## Exercise
What is needed is an exact copy of the lines from the line containing "for item in" to the line containing "AROUND = np.radians(np.arange(0, 360, 0.5))", both lines included, and nothing else.
◇ ◇ ◇ ◇ ◇
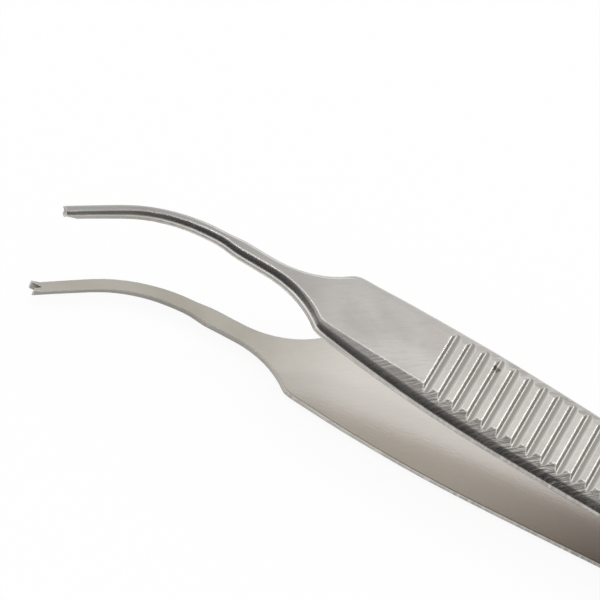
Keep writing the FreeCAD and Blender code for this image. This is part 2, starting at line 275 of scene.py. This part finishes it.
# The sheet is narrow at its foot and widens on its way over the blades.
sheet_radius = 0.6
sheet_foot = (-0.32, 0.32)
sheet_top = (-1.2, 1.3)
widens_from, widens_over = 48, 36
rows = []
for degrees in range(sheet_from, sheet_to + 1, sheet_step):
    turn = math.radians(degrees)
    y, z = -sheet_radius * math.cos(turn), sheet_radius * math.sin(turn)
    widening = min(max((degrees - widens_from) / widens_over, 0.0), 1.0)
    rows.append([(foot + (top - foot) * widening, y, z) for foot, top in zip(sheet_foot, sheet_top)])
paper_sheet("dark_paper", rows, shaded)

# Each card is a low upright arc of plain grey board, from one bearing in degrees to another.
card_radius = 0.5
card_step = 10
cards = (("right_card", -10, 60, 0.26), ("left_card", 140, 190, 0.12))
grey = new_material("grey_card")
tree = grey.node_tree
low_glow = add_node(tree, "Emission", {"Color": linear("#A3A29F"), "Strength": 1.0})[0]
add_node(tree, "OutputMaterial", {"Surface": low_glow})
for name, start, end, card_height in cards:
    rows = []
    for degrees in range(start, end + 1, card_step):
        turn = math.radians(degrees)
        x, y = card_radius * math.cos(turn), card_radius * math.sin(turn)
        rows.append([(x, y, 0.0), (x, y, card_height)])
    paper_sheet(name, rows, grey)

# Each soft box is a lit pane that faces the grip: its place, width, depth and power in watts.
soft_boxes = (("strip_soft_box", (-0.15, 0.30, 0.66), 0.6, 0.05, 0.5),
              ("right_soft_box", (0.26, 0.50, 0.45), 0.12, 0.12, 0.18))
for name, location, width, depth, power in soft_boxes:
    lamp = bpy.data.lights.new(name, "AREA")
    lamp.shape = "RECTANGLE"
    lamp.size = width
    lamp.size_y = depth
    lamp.energy = power
    soft_box = bpy.data.objects.new(name, lamp)
    bpy.context.collection.objects.link(soft_box)
    soft_box.location = location
    soft_box.rotation_euler = (-soft_box.location).to_track_quat("-Z", "Y").to_euler()


# The camera: a long lens that stands over the near side of the jaws, as in the
# photograph, and leaves the heel out of the picture on the right.

lens = bpy.data.cameras.new("camera")
lens.sensor_width = 36.0
lens.lens = 340.8
lens.clip_start = 0.05
lens.clip_end = 10.0
camera = bpy.data.objects.new("camera", lens)
bpy.context.collection.objects.link(camera)
camera.location = [side * MILLIMETRE for side in (12.6554, -280.9025, 286.9288)]
camera.rotation_euler = [math.radians(turn) for turn in (43.1483, -15.4213, 23.3520)]
bpy.context.scene.camera = camera
bpy.context.scene.view_settings.view_transform = "Standard"
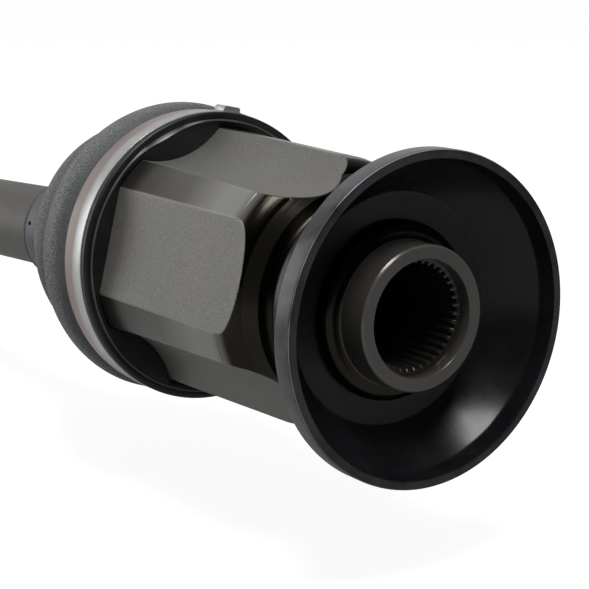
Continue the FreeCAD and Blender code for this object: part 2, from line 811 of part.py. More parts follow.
full_groove = revolved(inner_race, groove_circle(inner_race), "Groove")
half_count = ball_count / 2
around(inner_race, full_groove, half_count, angle=360 / ball_count * (half_count - 1))
pieces.append(drooped(inner_race))

# Ball cage: part of a sphere with six windows
cage = new_body("ball_cage")
cage_inner = race_radius + cage_play
cage_outer = cage_inner + cage_wall
cage_half = cage_width / 2
turned(cage, [
    (ball_centre - cage_half, root(cage_inner * cage_inner - cage_half * cage_half)),
    (ball_centre + cage_half, root(cage_inner * cage_inner - cage_half * cage_half), -cage_inner),
    (ball_centre + cage_half, root(cage_outer * cage_outer - cage_half * cage_half)),
    (ball_centre - cage_half, root(cage_outer * cage_outer - cage_half * cage_half), cage_outer),
])
window = sketch_on(cage, "XY_Plane")
window_half = ball_radius + slip
draw_outline(window, [
    (ball_centre - window_half, -window_length / 2),
    (ball_centre + window_half, -window_length / 2),
    (ball_centre + window_half, window_length / 2),
    (ball_centre - window_half, window_length / 2),
])
around(cage, pocketed(cage, window, 2 * cage_outer), ball_count)
pieces.append(drooped(cage))

# Six balls
balls = doc.addObject("Part::Compound", "joint_balls")
ball_list = []
for index in range(int(ball_count.number)):
    ball = doc.addObject("Part::Sphere", "Ball")
    ball.setExpression("Radius", ball_radius.text)
    ball_turn = 360 / ball_count * index
    ball.setExpression("Placement.Base.x", ball_centre.text)
    ball.setExpression("Placement.Base.y", (ball_pitch * sine(ball_turn)).text)
    ball.setExpression("Placement.Base.z", (ball_pitch * cosine(ball_turn)).text)
    ball_list.append(ball)
balls.Links = ball_list
pieces.append(drooped(balls))

# Outer race: the bell with its spherical cavity, the shoulder that meets the hub, and the stub
outer_race = new_body("outer_race")
cavity = cage_outer + cage_play
mouth = ball_centre - mouth_reach
throat = mouth_reach - bell_mouth
throat_radius = root(cavity * cavity - throat * throat)
seat = ball_centre + seat_place
spline_start = seat + stub_pilot_length
spline_stop = spline_start + stub_spline_length
neck_stop = spline_stop + stub_neck_width
stub_end = neck_stop + stub_end_length
turned(outer_race, [
    (mouth, throat_radius + bell_mouth),
    (mouth, bell_radius),
    (ball_centre + bell_reach, bell_radius),
    (seat - seat_collar, seat_radius),
    (seat, seat_radius),
    (seat, stub_pilot),
    (spline_start, stub_pilot),
    (spline_start, stub_spline),
    (spline_stop, stub_spline),
    (spline_stop, stub_neck),
    (neck_stop, stub_neck),
    (neck_stop, stub_end_radius),
    (stub_end - stub_chamfer, stub_end_radius),
    (stub_end, stub_end_radius - stub_chamfer),
    (stub_end, 0),
    (ball_centre + cavity, 0),
    (ball_centre - throat, throat_radius, cavity),
])
sweeps = []
for reach, reversed_way in ((groove_start, True), (groove_end, False)):
    sweep = revolved(outer_race, groove_circle(outer_race), "Groove")
    sweep.setExpression("Angle", reach.text)
    sweep.Reversed = reversed_way
    doc.recompute()
    sweeps.append(sweep)
for sweep in sweeps:
    around(outer_race, sweep, ball_count)

stub_sketch = sketch_on(outer_race, "YZ_Plane", offset=spline_stop)
draw_outline(stub_sketch, [
    (stub_spline - stub_depth, -stub_space_root / 2),
    (stub_spline + stub_depth, -stub_space_top / 2),
    (stub_spline + stub_depth, stub_space_top / 2),
    (stub_spline - stub_depth, stub_space_root / 2),
])
stub_space = pocketed(outer_race, stub_sketch, stub_spline_length - 2 * stub_depth)
around(outer_race, stub_space, stub_teeth)
pieces.append(drooped(outer_race))

# Outer boot: a cuff on the race, two folds, and the last fold with its collar
outer_cuff = new_body("outer_boot_cuff")
outer_cuff_start = mouth - outer_cuff_lip
outer_cuff_end = outer_cuff_start + outer_cuff_width
outer_cuff_inner = bell_radius + slip
outer_cuff_outer = outer_cuff_inner + boot_wall
turned(outer_cuff, [
    (outer_cuff_start, outer_foot_0 - boot_wall),
    (mouth - gap, outer_foot_0 - boot_wall),
    (mouth - gap, outer_cuff_inner),
    (outer_cuff_end, outer_cuff_inner),
    (outer_cuff_end, outer_cuff_outer),
    (mouth - gap, outer_cuff_outer),
    (outer_cuff_start, outer_foot_0),
])
pieces.append(drooped(outer_cuff))
outer_band_end = outer_cuff_end - 2 * gap
pieces.append(drooped(ring(
    "outer_large_clamp", outer_band_end - outer_band_width, outer_band_end,
    outer_cuff_outer + slip, outer_cuff_outer + slip + band_wall)))

# Each fold of the outer boot ends where the one nearer to the race starts
feet = [outer_foot_0, outer_foot_1, outer_foot_2]
crests = [outer_fold_1_crest, outer_fold_2_crest]
fold_end = outer_cuff_start
for index, crest_radius in enumerate(crests):
    fold_start = fold_end - outer_fold_pitch
    middle = fold_end - outer_fold_pitch / 2
    boot_fold("outer_boot_fold_" + str(index + 1), 1, fold_start, feet[index + 1], middle,
              crest_radius, fold_end - gap, feet[index])
    fold_end = fold_start
outer_collar_root = fold_end - outer_fold_pitch
boot_collar("outer_boot_collar", "outer_small_clamp", -1, fold_end - gap, outer_foot_2,
            fold_end - outer_fold_pitch / 2, outer_fold_3_crest,
            outer_collar_root, outer_collar_root - outer_collar_length)

doc.recompute()
for item in doc.Objects:
    if "Invalid" in item.State or "Error" in item.State:
        raise RuntimeError(item.Label + " did not build: " + str(item.State))
for piece in pieces:
    if piece.Shape.isNull() or not piece.Shape.isValid():
        raise RuntimeError(piece.Label + " has no valid shape")
for piece in pieces:
    piece.Shape.exportStep(os.path.join("parts", piece.Label + ".step"))
    print(piece.Label, len(piece.Shape.Solids), round(piece.Shape.Volume, 1))
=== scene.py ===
import math

import bpy
import numpy as np
from mathutils import Matrix, Vector


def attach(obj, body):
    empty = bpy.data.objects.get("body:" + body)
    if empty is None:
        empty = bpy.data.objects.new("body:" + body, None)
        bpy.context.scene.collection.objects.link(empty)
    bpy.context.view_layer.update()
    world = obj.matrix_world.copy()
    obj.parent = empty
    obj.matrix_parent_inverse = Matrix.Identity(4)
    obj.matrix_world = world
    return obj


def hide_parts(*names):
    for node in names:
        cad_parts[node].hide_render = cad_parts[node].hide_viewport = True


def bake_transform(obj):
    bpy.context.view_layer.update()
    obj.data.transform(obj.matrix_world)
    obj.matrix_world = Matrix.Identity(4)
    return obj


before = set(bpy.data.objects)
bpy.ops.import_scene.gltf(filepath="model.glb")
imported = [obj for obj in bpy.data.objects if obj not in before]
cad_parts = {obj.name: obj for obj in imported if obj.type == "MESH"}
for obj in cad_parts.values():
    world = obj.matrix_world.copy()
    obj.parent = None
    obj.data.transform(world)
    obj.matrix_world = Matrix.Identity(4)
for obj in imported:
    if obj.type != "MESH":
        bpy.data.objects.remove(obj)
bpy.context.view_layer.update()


# Tripod housing. One steel forging: the flats and hollows of its three lobes keep their grey
# forged skin, and all else outside is turned and blackened. On the lobes the blackening is
# painted lighter, a painted reflection that is brightest near the shoulder and fades to a tenth
# towards the adapter; the sleeve and the bore are a little lighter too. The bore has forty
# teeth, and the tulip is open at its rear for three rollers.
AROUND = np.radians(np.arange(0, 360, 0.5))


def turn_piece(name, rings, marks=None, around=AROUND, closed=True, sharp=38):
    """Skin a closed tube through rings about X. A ring is (x, radius) in millimetres, and either
    may be an array around the axis. Marks are named values, one entry for each ring."""
    count = len(around)
    places = []
    for x, radius in rings:
        radius = np.broadcast_to(radius, count)
        across = np.broadcast_to(x, count)
        places.append(np.stack([across, radius * np.cos(around), radius * np.sin(around)], axis=1))
    mesh = bpy.data.meshes.new(name)
    here = np.arange(count)
    following = np.roll(here, -1)
    faces = []
    for index in range(len(rings) if closed else len(rings) - 1):
        a = index * count
        b = (index + 1) % len(rings) * count
        faces.append(np.stack([a + here, a + following, b + following, b + here], axis=1))
    mesh.from_pydata((np.concatenate(places) / 1000).tolist(), [], np.concatenate(faces).tolist())
    for mark, values in (marks or {}).items():
        stored = mesh.attributes.new(mark, "FLOAT", "POINT")
        whole = [np.broadcast_to(value, count) for value in values]
        stored.data.foreach_set("value", np.concatenate(whole).astype(np.float32))
    mesh.shade_smooth()
    mesh.set_sharp_from_angle(angle=math.radians(sharp))
    piece = bpy.data.objects.new(name, mesh)
    bpy.context.scene.collection.objects.link(piece)
    return piece


def soft_min(a, b, blend):
    """The smaller of two radii, with the edge between them rounded over."""
    share = np.clip(0.5 + 0.5 * (b - a) / blend, 0, 1)
    return b + (a - b) * share - blend * share * (1 - share)


def arc_rings(x, radius, bend, start, end, steps=5):
    """Rings along a quarter of a rounded edge, about (x, radius)."""
    turns = np.radians(np.linspace(start, end, steps))
    return [(x + bend * math.cos(t), radius + bend * math.sin(t)) for t in turns]


LOBE_TURN, DRAFT = 13.7, math.tan(math.radians(1.5))
ADAPTER_START, TULIP_RADIUS, LOBE_FLAT = 115.6, 44.6, 40.8
HOLLOW_CENTRE, HOLLOW_RADIUS = 66.8, 29.6
TRACK_CENTRE, TRACK_RADIUS, CAVITY_FLAT, CAVITY_BORE = 24.5, 14.9, 34.2, 24.0
TOOTH_TIP, TOOTH_HEIGHT, TEETH = 15.6, 1.2, 40
NECK, NECK_BEND, SHOULDER_ROUND = 30.0, 5.0, 9.0
off_lobe = np.radians((np.degrees(AROUND) - LOBE_TURN + 60) % 120 - 60)
off_hollow = np.radians((np.degrees(AROUND) - LOBE_TURN) % 120 - 60)


def turned_blank(x):
    """Outside of the housing as turned: the neck, the rounded shoulder and the tapered lobes."""
    lobe = TULIP_RADIUS - DRAFT * max(ADAPTER_START - x, 0)
    if x < 34:
        return NECK + NECK_BEND - math.sqrt(max(NECK_BEND ** 2 - max(x - 29, 0) ** 2, 0))
    if x < 39:
        return NECK + NECK_BEND + 2.8 * (x - 34) / 5
    if x < 47:
        rounded = 34.01 + math.sqrt(SHOULDER_ROUND ** 2 - (x - 47.16) ** 2)
        return float(soft_min(lobe, rounded, 1.0))
    return lobe


def forged_cuts(x):
    """Distance of the lobes' flats and of the hollows between them from the axis, all around."""
    back = DRAFT * (ADAPTER_START - x)
    flat = (LOBE_FLAT - back) / np.cos(off_lobe)
    hollow = HOLLOW_RADIUS + back
    reach = hollow ** 2 - (HOLLOW_CENTRE * np.sin(off_hollow)) ** 2
    floor = HOLLOW_CENTRE * np.cos(off_hollow) - np.sqrt(np.maximum(reach, 0))
    return flat, np.where(reach > 0, floor, 90.0)


def tulip_radius(x, rounding=0.22):
    """Outside of the tulip at a distance along the axis, with its edges rounded over."""
    flat, hollow = forged_cuts(x)
    return soft_min(soft_min(flat, turned_blank(x), rounding), hollow, 1.6 * rounding)


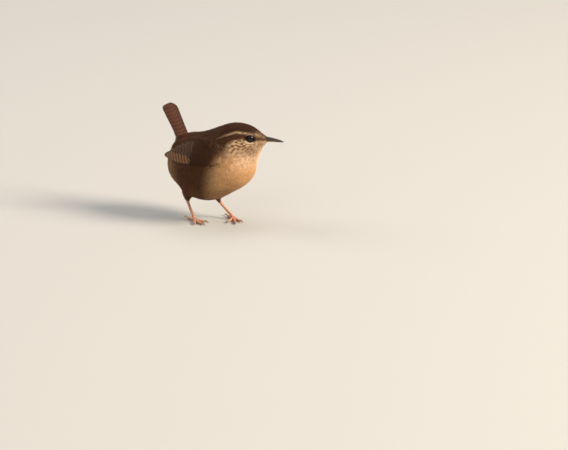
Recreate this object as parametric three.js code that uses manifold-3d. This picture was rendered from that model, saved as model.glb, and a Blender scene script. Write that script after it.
◇ ◇ ◇ ◇ ◇
## Solution below
for item in doc.Objects:
    if "Invalid" in item.State or "Error" in item.State:
        raise RuntimeError(item.Label + " did not build: " + str(item.State))
for piece in pieces:
    if piece.Shape.isNull() or not piece.Shape.isValid():
        raise RuntimeError(piece.Label + " has no valid shape")
for piece in pieces:
    piece.Shape.exportStep(os.path.join("parts", piece.Label + ".step"))
    print(piece.Label, len(piece.Shape.Solids), round(piece.Shape.Volume, 1))
=== scene.py ===
import math

import bpy
import numpy as np
from mathutils import Matrix, Vector


def attach(obj, body):
    empty = bpy.data.objects.get("body:" + body)
    if empty is None:
        empty = bpy.data.objects.new("body:" + body, None)
        bpy.context.scene.collection.objects.link(empty)
    bpy.context.view_layer.update()
    world = obj.matrix_world.copy()
    obj.parent = empty
    obj.matrix_parent_inverse = Matrix.Identity(4)
    obj.matrix_world = world
    return obj


def hide_parts(*names):
    for node in names:
        cad_parts[node].hide_render = cad_parts[node].hide_viewport = True


def bake_transform(obj):
    bpy.context.view_layer.update()
    obj.data.transform(obj.matrix_world)
    obj.matrix_world = Matrix.Identity(4)
    return obj


before = set(bpy.data.objects)
bpy.ops.import_scene.gltf(filepath="model.glb")
imported = [obj for obj in bpy.data.objects if obj not in before]
cad_parts = {obj.name: obj for obj in imported if obj.type == "MESH"}
for obj in cad_parts.values():
    world = obj.matrix_world.copy()
    obj.parent = None
    obj.data.transform(world)
    obj.matrix_world = Matrix.Identity(4)
for obj in imported:
    if obj.type != "MESH":
        bpy.data.objects.remove(obj)
bpy.context.view_layer.update()


# Tripod housing. One steel forging: the flats and hollows of its three lobes keep their grey
# forged skin, and all else outside is turned and blackened. On the lobes the blackening is
# painted lighter, a painted reflection that is brightest near the shoulder and fades to a tenth
# towards the adapter; the sleeve and the bore are a little lighter too. The bore has forty
# teeth, and the tulip is open at its rear for three rollers.
AROUND = np.radians(np.arange(0, 360, 0.5))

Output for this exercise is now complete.